# [Stored rows]
-- start --
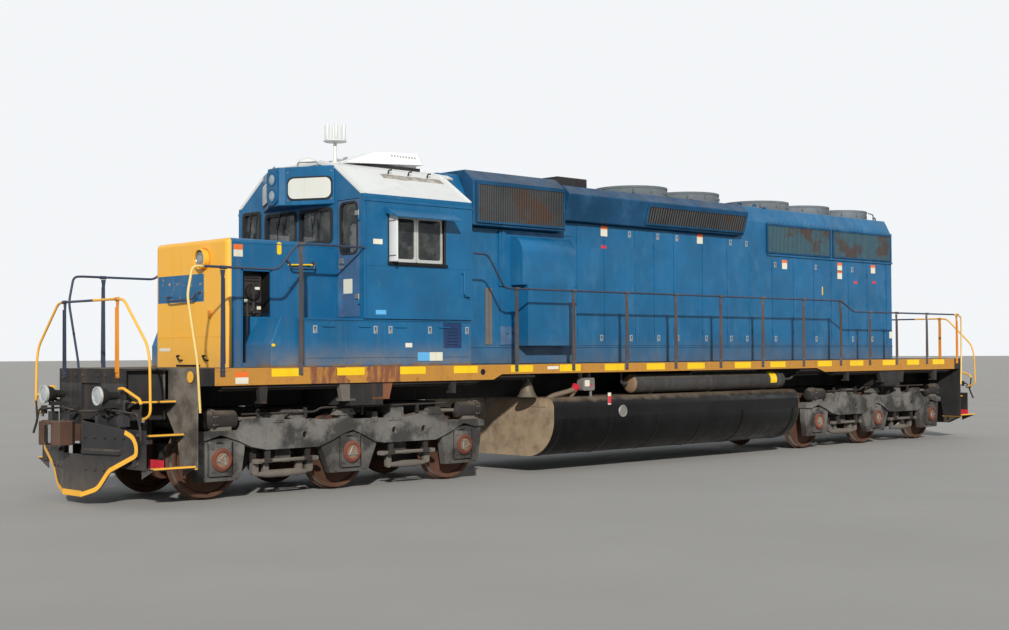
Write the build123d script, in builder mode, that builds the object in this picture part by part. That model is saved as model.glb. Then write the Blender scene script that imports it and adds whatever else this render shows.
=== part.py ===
from build123d import *
from math import cos, radians, sin, sqrt
import os

# A six-axle diesel road locomotive with a low short hood, in millimetres.
# +X is its front, +Y its left side and +Z up. Z 0 is at the tips of the wheel flanges.

# Wheels and axles
flange_height = 28
tread_radius = 508
flange_radius = tread_radius + flange_height
wheel_back = 676.5
flange_width = 32
rim_width = 140
axle_radius = 90
journal_radius = 75
journal_end = 1126
axle_z = flange_radius
rail_top = flange_height

# Trucks
bolster_x = 6630
axle_pitch = 2070
beam_inner = 960
beam_outer = 1150
pedestal_inner = 985
pedestal_outer = 1100
box_half = 160
box_top = 745
box_bottom = 335
tie_bottom = 262
beam_flat = 630
seat_gap = 0.3
bearing_gap = 0.9
transom_u = 1000
transom_half = 120
transom_bottom = 470
transom_top = 860
bolster_bottom = 1030
bolster_top = 1130
arm_u = 850
centre_plate_radius = 330
centre_plate_top = 1150
brake_gap = 12

# Underframe
deck_top = 1705
deck_plate = 25
deck_half = 1524
body_end = 9900
step_x = 9280
sill_thick = 30
sill_deep_bottom = 1485
sill_shallow_bottom = 1560
sill_front_taper = (4135, 4300)
sill_rear_taper = (-4230, -3970)
centre_sill_half = 400
centre_sill_bottom = 1180
end_plate = 30
coupler_face = 10490
coupler_z = rail_top + 876
coupler_pin_x = 9420
coupler_pin_radius = 45
pocket_half = 230
pocket_wall = 30
pocket_top = 1060
pocket_bottom = 720

# Tank and air reservoirs
tank_front = 3050
tank_rear = -3370
tank_bottom = 270
tank_half = deck_half
tank_bottom_round = 580
tank_top_round = 160
reservoir_radius = 155
reservoir_y = 1250
reservoir_z = 1362
reservoir_front = 980
reservoir_rear = -3120

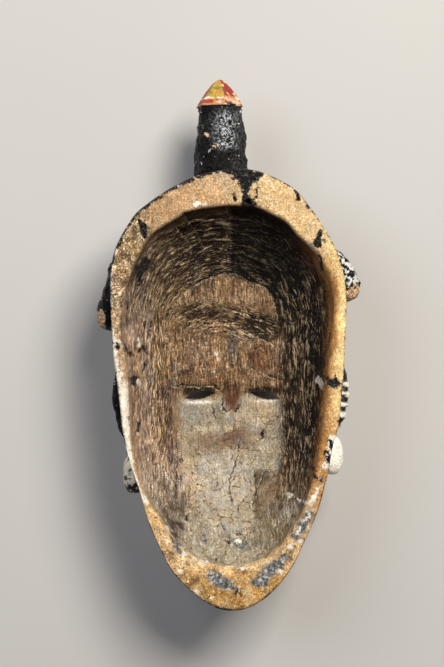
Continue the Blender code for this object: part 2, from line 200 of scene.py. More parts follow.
def makePiece(name, points, faces, material, attributes=None, sharp=None):
    # an object at the origin with its place in its mesh; edges turned by more than sharp degrees stay sharp
    mesh = bpy.data.meshes.new(name)
    mesh.from_pydata(points.tolist(), [], faces)
    writeAttributes(mesh, attributes or {})
    mesh.validate()
    mesh.update()
    mesh.shade_smooth()
    if sharp:
        mesh.set_sharp_from_angle(angle=math.radians(sharp))
    piece = bpy.data.objects.new(name, mesh)
    bpy.context.collection.objects.link(piece)
    piece.data.materials.append(material)
    return piece


def faceOutwards(piece):
    bpy.context.view_layer.objects.active = piece
    bpy.ops.object.mode_set(mode="EDIT")
    bpy.ops.mesh.select_all(action="SELECT")
    bpy.ops.mesh.normals_make_consistent(inside=False)
    bpy.ops.object.mode_set(mode="OBJECT")


def fill(tree, target, inputs):
    # sets a node's inputs to numbers or links them to outputs, in order or by name
    for socket, value in (inputs.items() if isinstance(inputs, dict) else enumerate(inputs)):
        if isinstance(value, bpy.types.NodeSocket):
            tree.links.new(value, target.inputs[socket])
        else:
            target.inputs[socket].default_value = value


def node(tree, kind, inputs=(), output=0, **settings):
    # adds a node with its settings and inputs, and gives one of its outputs
    made = tree.nodes.new("ShaderNode" + kind)
    for label, value in settings.items():
        setattr(made, label, value)
    fill(tree, made, inputs)
    return made.outputs[output]


def newMaterial(name):
    made = bpy.data.materials.new(name)
    made.use_nodes = True
    tree = made.node_tree
    return made, tree, tree.nodes["Principled BSDF"], node(tree, "TexCoord", output=3)


eased = {"interpolation_type": "SMOOTHSTEP"}  # for Map Range
asColour = {"output": 2, "data_type": "RGBA"}  # for Mix
multiplied = {"blend_type": "MULTIPLY", **asColour}
times, timesPlus = {"operation": "MULTIPLY"}, {"operation": "MULTIPLY_ADD"}  # for Math: a * b, a * b + c
minus, plus = {"operation": "SUBTRACT"}, {"operation": "ADD"}
toPower, unsigned = {"operation": "POWER"}, {"operation": "ABSOLUTE"}

# Old carved wood: adzed and gouged hardwood, dry and matt, with grain along the mask, handling dirt on the rim and
# cracks with pale lips that are painted highlights; painted highlights on the tool strokes' crests and painted shade
# between them; paint lies over it where the piece's attribute says
woodLook = {
    "roughness": 0.76, "blackRoughness": 0.36, "specular": 0.22, "black": "#0e0c0b", "blackWorn": "#63656a",
    "white": "#f7f2e6", "whiteDirty": "#dbd0ba", "whiteThin": "#bfae8e", "whitePit": "#6b5842",
    "slate": "#2c3138", "bloom": "#6f777d", "silver": "#c6c9c6", "scrapedHighlight": "#e3c7a0", "creviceShade": "#0d0805",
    "lip": "#e2d0a6", "crack": "#150d07", "hair": "#33261a", "pit": "#20150c", "braid": "#4a453f",
}
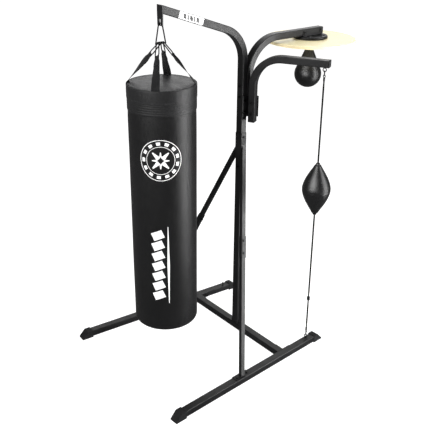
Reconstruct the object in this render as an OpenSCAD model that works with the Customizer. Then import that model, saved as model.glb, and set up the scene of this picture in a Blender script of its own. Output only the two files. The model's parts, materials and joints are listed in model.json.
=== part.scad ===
// Three-station boxing stand: a hanging heavy bag, a speed ball under a rebound board and a
// double-end ball on elastic cords. Millimetres, +Z up. The floor is z = 0 and the origin is
// the middle of the whole object's footprint. The bag hangs at the front, toward -Y.

/* [Tubes] */
// Width of the main rectangular tube, across the stand
tube_w = 45; // [40:1:55]
// Depth of the main rectangular tube
tube_h = 38; // [34:1:45]
// Wall of every tube
tube_wall = 2; // [1.5:0.5:3]
// Width of a brace tube
brace_w = 22; // [20:1:26]
// Depth of a brace tube
brace_h = 28; // [25:1:32]

/* [Base] */
// Distance between the legs' centre lines at the crossbar
leg_spacing = 845; // [780:5:900]
// Angle by which each leg turns outward toward the front
leg_splay = 4.2; // [0:0.1:8]
// Tube length in front of the crossbar's centre line
leg_front = 800; // [740:10:860]
// Tube length behind the crossbar's centre line
leg_rear = 290; // [260:10:340]
// Gap between the floor and the underside of the tubes
leg_lift = 4; // [3:1:8]

/* [Post and arms] */
// Height where the two halves of the post meet
post_joint_z = 1210; // [1180:5:1240]
// Height where the main arm starts to bend
main_bend_z = 1693; // [1660:1:1720]
// Centre-line radius of the main arm's bend
main_bend_r = 189; // [160:1:200]
// Rise of the main arm above the horizontal, in degrees
main_rise = 19; // [15:1:24]
// Distance from the post to the tip of the main arm
main_reach = 530; // [500:5:560]
// Height where the rear arm starts to bend
rear_bend_z = 1596; // [1570:1:1620]
// Centre-line radius of the rear arm's bend
rear_bend_r = 198; // [170:1:210]
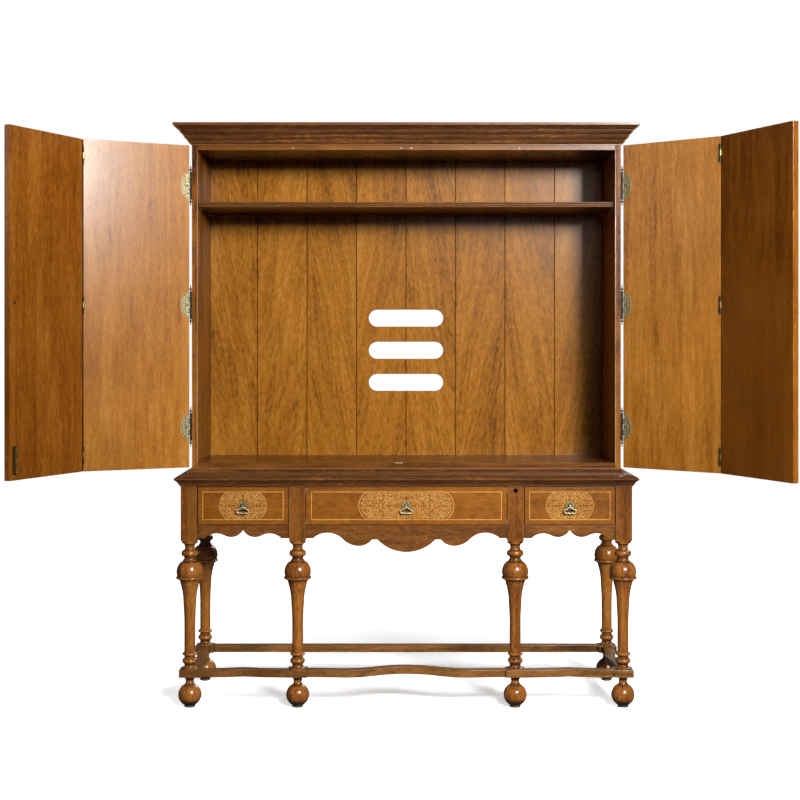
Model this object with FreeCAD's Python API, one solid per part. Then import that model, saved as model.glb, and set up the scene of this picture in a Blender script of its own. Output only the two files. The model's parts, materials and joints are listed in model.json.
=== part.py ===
import FreeCAD, Part
import math
import os

from FreeCAD import Vector

# Media armoire on a turned stand: a shallow case with two pairs of folding doors, on a six-legged
# stand with three drawers, the middle one with a fall front.
# Millimetres. X to the right of someone facing the doors, Y from front to back, Z up.
# The origin is on the floor, under the middle of the stand.

# ---- Stand: driving dimensions
STAND_WIDTH = 1475.0  # over the corner posts
STAND_DEPTH = 435.0  # over the front and back posts
POST = 53.0  # square section of each leg's upper part
INNER_POST_SPACING = 714.0  # between the middles of the two inner front posts
POST_LENGTH = 180.0
LEG_TURNING = 421.0  # turned part of a leg, from its square part to the stretchers
STRETCHER_THICKNESS = 24.0
STRETCHER_WIDTH = 36.0
STRETCHER_PAD = 63.0  # square widening of the stretchers under each leg
FOOT_HEIGHT = 101.0
BALL_RADIUS = 38.0
NECK_TOP_RADIUS = 21.0  # of the neck between a stretcher pad and its ball
NECK_WAIST_RADIUS = 13.4
NECK_END_RADIUS = 17.4
NECK_WAIST_SHARE = 0.7  # place of the neck's waist, as a share of its length
DOWEL_RADIUS = 11.0  # tenon of a leg, through its stretcher pad into its foot
DOWEL_LENGTH = 58.0
DOWEL_CLEARANCE = 0.1
GLIDE_RADIUS = 18.0
GLIDE_THICKNESS = 6.5
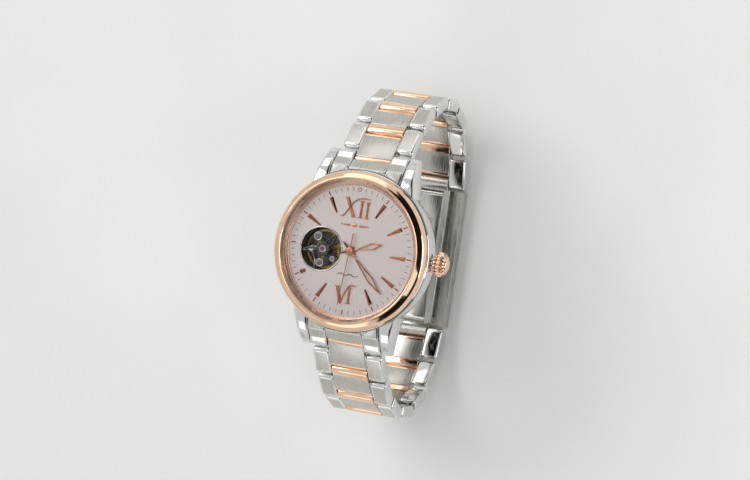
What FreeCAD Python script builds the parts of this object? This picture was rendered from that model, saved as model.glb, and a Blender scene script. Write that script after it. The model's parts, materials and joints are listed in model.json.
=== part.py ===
import FreeCAD, Part
import math
import os

# Open-heart automatic wristwatch, millimetres. The dial faces +Z, 12 o'clock is +Y, the crown +X.
# The origin is the centre of the case back's outer face, on the axis of the hands.

os.makedirs("parts", exist_ok=True)
V = FreeCAD.Vector

# ---- Case ----
case_r = 17.0              # widest radius of the middle
case_bore_r = 14.4         # bore that holds the movement and dial
case_foot_r = 15.7         # radius at the middle's underside
back_t = 1.0               # case back flange and its crystal
back_r = 15.2              # case back flange radius
back_glass_r = 11.5        # case back crystal radius
back_lip = 0.5             # width and height of the lip over the back crystal
spigot_h = 0.9             # threaded spigot of the case back
spigot_w = 0.8             # its wall
bezel_r = 16.75            # bezel's widest radius
bezel_h = 2.9              # bezel height above the middle
bezel_land_w = 0.55        # width of the bezel's top land
crystal_r = 14.75          # front crystal radius
crystal_t = 2.0            # front crystal thickness at the edge
crystal_dome = 0.35        # rise of its centre
gasket_w = 0.15            # crystal gasket's wall
flange_r = 13.7            # inner radius of the rehaut ring, the visible dial's radius
lug_gap = 16.0             # width between the lugs
lug_w = 1.9                # lug width at its tip
lug_spread = 1.6           # extra lug width where it leaves the case
lug_reach = 1.5            # lug length past the first bracelet pin
lug_h = 2.9                # lug height at its tip

# ---- Movement levels, from the case back upwards ----
rotor_gap = 0.6            # air between the back crystal and the rotor's weight
rotor_rim_t = 1.2          # rotor's weight
layer_gap = 0.15           # air between moving layers
ratchet_t = 0.3            # barrel ratchet wheel and crown wheel
bridge_t = 0.6             # train bridge
train_h = 2.1              # room for the train between bridge and main plate
plate_t = 1.4              # main plate
motion_h = 0.9             # room for the motion works under the dial
dial_t = 0.4               # dial
movement_r = 13.3          # movement radius

rotor_z0 = back_t + rotor_gap
rotor_z1 = rotor_z0 + rotor_rim_t
ratchet_z0 = rotor_z1 + layer_gap
ratchet_z1 = ratchet_z0 + ratchet_t
bridge_z0 = ratchet_z1 + layer_gap / 3
bridge_z1 = bridge_z0 + bridge_t
plate_z0 = bridge_z1 + train_h
plate_z1 = plate_z0 + plate_t
dial_z0 = plate_z1 + motion_h
dial_z1 = dial_z0 + dial_t
case_z1 = dial_z0 + dial_t / 4
bezel_z1 = case_z1 + bezel_h

# ---- Wheels: teeth and centre distances ----
wheel_t = 0.15             # thickness of a train wheel
arbor_r = 0.25             # arbors
pivot_r = 0.1              # pivots at the arbor ends
run = 0.03                 # running clearance, radial
jewel_r = 0.5              # bearing jewels
fourth_teeth = 72
escape_pinion_teeth = 8
escape_teeth = 20
third_teeth = 64
train_pinion_teeth = 8     # third and fourth pinions
center_teeth = 60
center_pinion_teeth = 12
barrel_teeth = 84
cannon_teeth = 12
minute_teeth = 36
minute_pinion_teeth = 10
hour_teeth = 40
ratchet_teeth = 45
crown_wheel_teeth = 30
rotor_pinion_teeth = 16
reversing_teeth = 24
escape_distance = 4.7      # hands' axis to escape wheel
third_distance = 4.8       # hands' axis to third wheel
barrel_distance = 6.4      # hands' axis to barrel
motion_distance = 2.88     # hands' axis to minute wheel
winding_distance = 7.5     # barrel to crown wheel
reversing_distance = 4.0   # hands' axis to reversing wheel
barrel_angle = 70.0
third_angle = -60.0
motion_angle = -30.0
winding_angle = -33.0      # direction from barrel to crown wheel
reversing_angle = 140.0

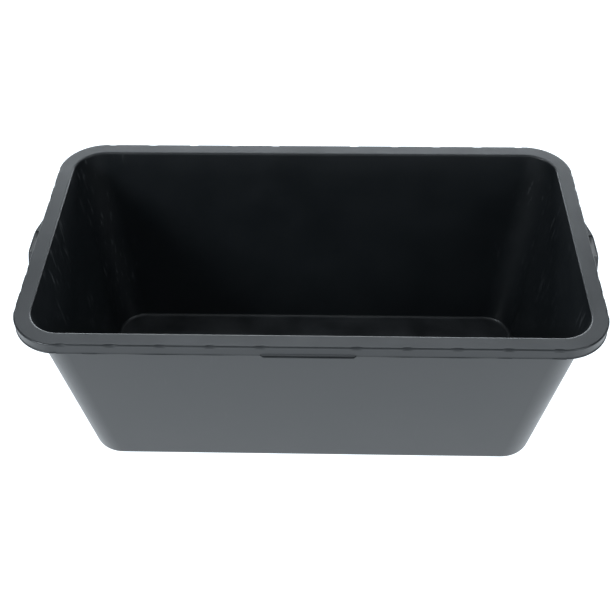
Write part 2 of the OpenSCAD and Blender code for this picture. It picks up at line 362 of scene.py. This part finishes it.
-- end --
# [To be done]
Repeat exactly the lines from the one that contains "Reconstruct the object" through the one that contains "leg_lift = 4; // [3:1:8]", and only those.

# [Task response]
Reconstruct the object in this render as an OpenSCAD model that works with the Customizer. Then import that model, saved as model.glb, and set up the scene of this picture in a Blender script of its own. Output only the two files. The model's parts, materials and joints are listed in model.json.
=== part.scad ===
// Three-station boxing stand: a hanging heavy bag, a speed ball under a rebound board and a
// double-end ball on elastic cords. Millimetres, +Z up. The floor is z = 0 and the origin is
// the middle of the whole object's footprint. The bag hangs at the front, toward -Y.

/* [Tubes] */
// Width of the main rectangular tube, across the stand
tube_w = 45; // [40:1:55]
// Depth of the main rectangular tube
tube_h = 38; // [34:1:45]
// Wall of every tube
tube_wall = 2; // [1.5:0.5:3]
// Width of a brace tube
brace_w = 22; // [20:1:26]
// Depth of a brace tube
brace_h = 28; // [25:1:32]

/* [Base] */
// Distance between the legs' centre lines at the crossbar
leg_spacing = 845; // [780:5:900]
// Angle by which each leg turns outward toward the front
leg_splay = 4.2; // [0:0.1:8]
// Tube length in front of the crossbar's centre line
leg_front = 800; // [740:10:860]
// Tube length behind the crossbar's centre line
leg_rear = 290; // [260:10:340]
// Gap between the floor and the underside of the tubes
leg_lift = 4; // [3:1:8]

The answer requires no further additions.